もし意見がぶつかってしまったら、ロジカルシンキングを使って、視点を変えて捉えてみましょう。その結果相手の意見を受け入れることができないならそれも一つの結論です。自分の意見にそぐわないからと初めから反発するより、一度は論理的に考えようとした事は、「仕事をわかっているヤツ」だと好印象を与えるでしょう。
相手の立場に立って考える
相手に何かを説明する時、特に部下ができればそういう機会も増えてきます。よくあるのが、やたらと専門用語を連発して相手をさらに混乱させてしまうパターンですよね。ここでもロジカルシンキングを用いて考えた場合、その説明をする事で相手に理解させ、スムーズにミッションをこなす事が目標であり、「難しいことをしている上司・先輩」アピールは得策ではありません。

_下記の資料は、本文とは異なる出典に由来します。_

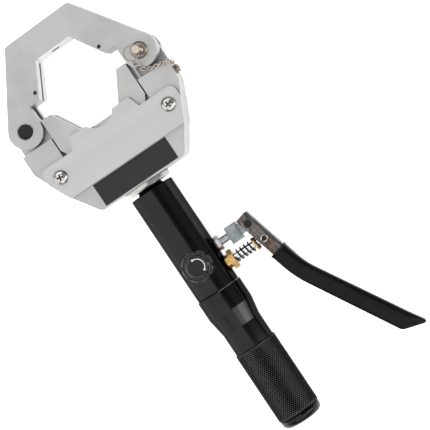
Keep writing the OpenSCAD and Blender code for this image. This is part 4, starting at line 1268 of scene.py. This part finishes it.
    def handle(self) -> bpy.types.Object:
        """The dipped sleeve of the handle, swept along the lever's path and slanted at its end.

        Across the path the sleeve is a rounded oval: half its width times the sign and power of the
        cosine, half its height times those of the sine, with a draft that makes it narrower towards the
        back. The height falls with a power of the width towards the tip. The first three rings are the
        hollow mouth round the channel.

        Returns:
            The sleeve, in one closed mesh.
        """
        s, inner, outer = self.edges()
        width, middle = outer - inner, (inner + outer) / 2
        side = self.side_mm * np.clip(width / width[0], 0, 1) ** self.side_power
        lip = self.lip_mm * np.clip(1 - s / self.lip_run_mm, 0, 1) ** 2
        mouth = np.array([0.0, self.mouth_share, self.mouth_share])
        s = np.concatenate([[self.mouth_deep_mm, self.mouth_deep_mm, self.mouth_mm], s, s[-1:]])
        half = np.concatenate([mouth * width[0] / 2, width / 2 + lip, [0.0]])[:, None]
        side = np.concatenate([mouth * side[0], side + lip, [0.0]])[:, None]
        middle = np.concatenate([np.full(len(mouth), middle[0]), middle, middle[-1:]])[:, None]
        power = np.interp(s, [0, self.settled_mm], self.oval_power)[:, None]
        draft = np.interp(s, [0, self.settled_mm], self.draft)[:, None]
        angle = np.linspace(0, 2 * np.pi, self.ring_points, endpoint=False)[None, :]
        cos, sin = np.cos(angle), np.sin(angle)
        bulge = np.sign(sin) * np.abs(sin) ** power
        across = middle + half * np.sign(cos) * np.abs(cos) ** power * (1 - draft * (1 - bulge) / 2)
        path_x, path_y, turn = self.path(s)
        x = path_x[:, None] + across * np.cos(turn)[:, None]
        y = path_y[:, None] + across * np.sin(turn)[:, None]
        up, out = self.ways()
        pivot = sum(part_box("fulcrum_pin"), Vector()) / 2
        grid = np.stack(
            [
                pivot.x + (x * out.x + y * up.x) * MM,
                pivot.y + (x * out.y + y * up.y) * MM,
                side * bulge * MM,
            ],
            axis=-1,
        )
        faces = grid_faces(len(grid), self.ring_points, closed_columns=True)
        return finished("handle_sleeve", grid, faces, self.shop.material(DIPPED_VINYL), sharp_deg=50.0)


@dataclass(frozen=True)
class Panel:
    """A soft rectangular light: its centre, the point it faces, its width and height, and its radiance.

    The width lies level until the panel is rolled about its own normal. Radiance is the tone that a
    mirror would show.
    """

    name: str
    at_mm: tuple[float, float, float]
    aim_mm: tuple[float, float, float]
    size_mm: tuple[float, float]
    radiance: float
    roll_deg: float = 0.0

    def build(self) -> None:
        """Hangs the panel."""
        data = bpy.data.lights.new(self.name, "AREA")
        data.shape = "RECTANGLE"
        data.size, data.size_y = (side * MM for side in self.size_mm)
        # Blender spreads an area light's power over four times its area to give its radiance
        data.energy = self.radiance * 4 * data.size * data.size_y
        place = Vector(self.at_mm) * MM
        facing = (Vector(self.aim_mm) * MM - place).to_track_quat("-Z", "Y")
        facing = facing @ Quaternion((0, 0, 1), math.radians(self.roll_deg))
        placed(self.name, data).matrix_world = Matrix.LocRotScale(place, facing, None)


@dataclass
class Studio:
    """White sheet, soft panels and the camera of the photograph.

    A wide panel hangs over the left of the tool and ends a little right of the camera, so that the round
    body shows a bright half, a sharp line and a dark half. Panels past both ends of the tool light the
    sheet without showing in the body, and two narrow ones low on the right show in the housing's cone and
    waist. The sheet glows less on the right, where it shows in the dark half, the ground flats and the
    head's edges.
    """

    camera_at_mm: tuple[float, float, float] = (216.7, -158.6, 1439.0)
    aim_mm: tuple[float, float, float] = (32.99, -159.35, 0.0)
    up_deg: float = 33.955
    focal_px: float = 1726.0
    frame_px: float = 430.0
    sensor_mm: float = 36.0
    view_depth_m: float = 20.0
    room_tone: float = 0.18
    sheet_left_glow: float = 1.1
    sheet_right_glow: float = 0.6
    sheet_fade_m: float = 0.03
    sheet_half_m: float = 3.0
    sheet_roughness: float = 0.9
    panels: tuple[Panel, ...] = (
        Panel("panel_over_left", (-1140.0, -160.0, 2200.0), (-1140.0, -160.0, 0.0), (2800.0, 2400.0), 1.2),
        Panel("panel_left", (-2600.0, -160.0, 900.0), (0.0, -160.0, 300.0), (3000.0, 2200.0), 1.2),
        Panel("panel_head", (0.0, 2000.0, 2200.0), (0.0, 0.0, 0.0), (3400.0, 1200.0), 2.3),
        Panel("panel_grip", (0.0, -2300.0, 2200.0), (0.0, -160.0, 0.0), (3400.0, 1200.0), 2.3),
        Panel("panel_right", (2200.0, -160.0, 1350.0), (0.0, -160.0, 0.0), (1400.0, 1900.0), 0.2),
        Panel("panel_cone", (1265.0, -859.0, 947.0), (0.0, -240.0, 0.0), (420.0, 3000.0), 2.6, 19.4),
        Panel("panel_cone_middle", (1251.0, -817.0, 840.0), (0.0, -240.0, 0.0), (420.0, 1000.0), 2.6, 19.4),
    )

    def build(self) -> None:
        """Makes the camera, the sheet, the panels and the room's own tone."""
        self.camera()
        self.sheet()
        for panel in self.panels:
            panel.build()
        world = bpy.data.worlds.new("room")
        world.use_nodes = True
        shade = world.node_tree.nodes["Background"]
        shade.inputs["Color"].default_value = linear("#FFFFFF")
        shade.inputs["Strength"].default_value = self.room_tone
        bpy.context.scene.world = world
        bpy.context.scene.view_settings.view_transform = "Standard"
        LOG.info("studio: %d panels", len(self.panels))

    def camera(self) -> None:
        """Stands the camera where the photograph was taken from, turned so that the tool lies aslant."""
        data = bpy.data.cameras.new("camera")
        data.sensor_width = self.sensor_mm
        data.lens = self.sensor_mm * self.focal_px / self.frame_px
        data.clip_end = self.view_depth_m
        camera = placed("camera", data)
        place = Vector(self.camera_at_mm) * MM
        back = (place - Vector(self.aim_mm) * MM).normalized()
        lean = math.radians(self.up_deg)
        right = Vector((math.sin(lean), math.cos(lean), 0.0)).cross(back).normalized()
        up = back.cross(right)
        turn = Matrix((right, up, back)).transposed()
        camera.matrix_world = Matrix.LocRotScale(place, turn.to_quaternion(), None)
        bpy.context.scene.camera = camera

    def sheet(self) -> None:
        """Lays a white sheet under the lowest point of the tool."""
        low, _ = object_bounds()
        half = self.sheet_half_m
        corners = [(-half, -half), (half, -half), (half, half), (-half, half)]
        mesh = bpy.data.meshes.new("sheet")
        mesh.from_pydata([(x, y, low.z) for x, y in corners], [], [(0, 1, 2, 3)])
        material = bpy.data.materials.new("white_paper_sheet")
        material.use_nodes = True
        shader = material.node_tree.nodes["Principled BSDF"]
        shader.inputs["Base Color"].default_value = linear("#FBFBFB")
        shader.inputs["Roughness"].default_value = self.sheet_roughness
        shader.inputs["Emission Color"].default_value = linear("#FFFFFF")
        tree = material.node_tree
        place = add_node(tree, "ShaderNodeTexCoord")
        across = add_node(tree, "ShaderNodeSeparateXYZ", {0: place.outputs["Object"]})
        fade = {"Value": across.outputs["X"], "From Min": -self.sheet_fade_m, "From Max": self.sheet_fade_m}
        fade |= {"To Min": self.sheet_left_glow, "To Max": self.sheet_right_glow}
        glow = add_node(tree, "ShaderNodeMapRange", fade)
        tree.links.new(glow.outputs[0], shader.inputs["Emission Strength"])
        mesh.materials.append(material)
        sheet = placed("sheet", mesh)
        sheet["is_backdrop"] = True


def main() -> None:
    logging.basicConfig(level=logging.INFO, format="%(message)s")
    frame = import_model()
    shop = Workshop(frame)
    Studio().build()
    for assembly in (Head, Latch, PumpBody, ReleaseValve, PumpSide, Lever):
        assembly(shop).build()


if __name__ == "__main__":
    main()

相手の立場になって考えれば、言わなくてもわかるだろう、というところまで説明しなければ根本的な事は伝わりません。相手を尊重してこそ論理的に相手がわかるように説明しようとする気持ちが芽生えます。
上司には結論から先に
どうしてもソリの合わない上司は、残念ながら存在します。ソリが合っても合わなくても、上司に何かを説明する時は、結論から先に話すようにします。ロジカルシンキングを使って筋の通った話をすれば、上司からの信頼も得られますし、何より、自分の気にくわない話は全否定する上司の場合、結論から先に言う事で、最初に否定されれば無駄に話をする時間も少なくて済みます。
最後に
コミュニケーションを円滑に運ぶ一番のコツは、相手にベクトルを向ける事です。思考が自分に向いていては、相手の表情や何を求めているかを見逃してしまいます。特に仕事では、自分一人だけで何かをなし遂げるのは難しいことがほとんどで、大前提として会社から出されたミッションを遂行するには、周囲の人をうまく巻き込むことが一番の近道になります。どうせ周りの人を巻き込むなら、良い雰囲気で仕事をしたいですよね。相手にベクトルを向ける事は、最終的に自分の為でもあると心得、論理的なビジネスパーソンでいたいものです。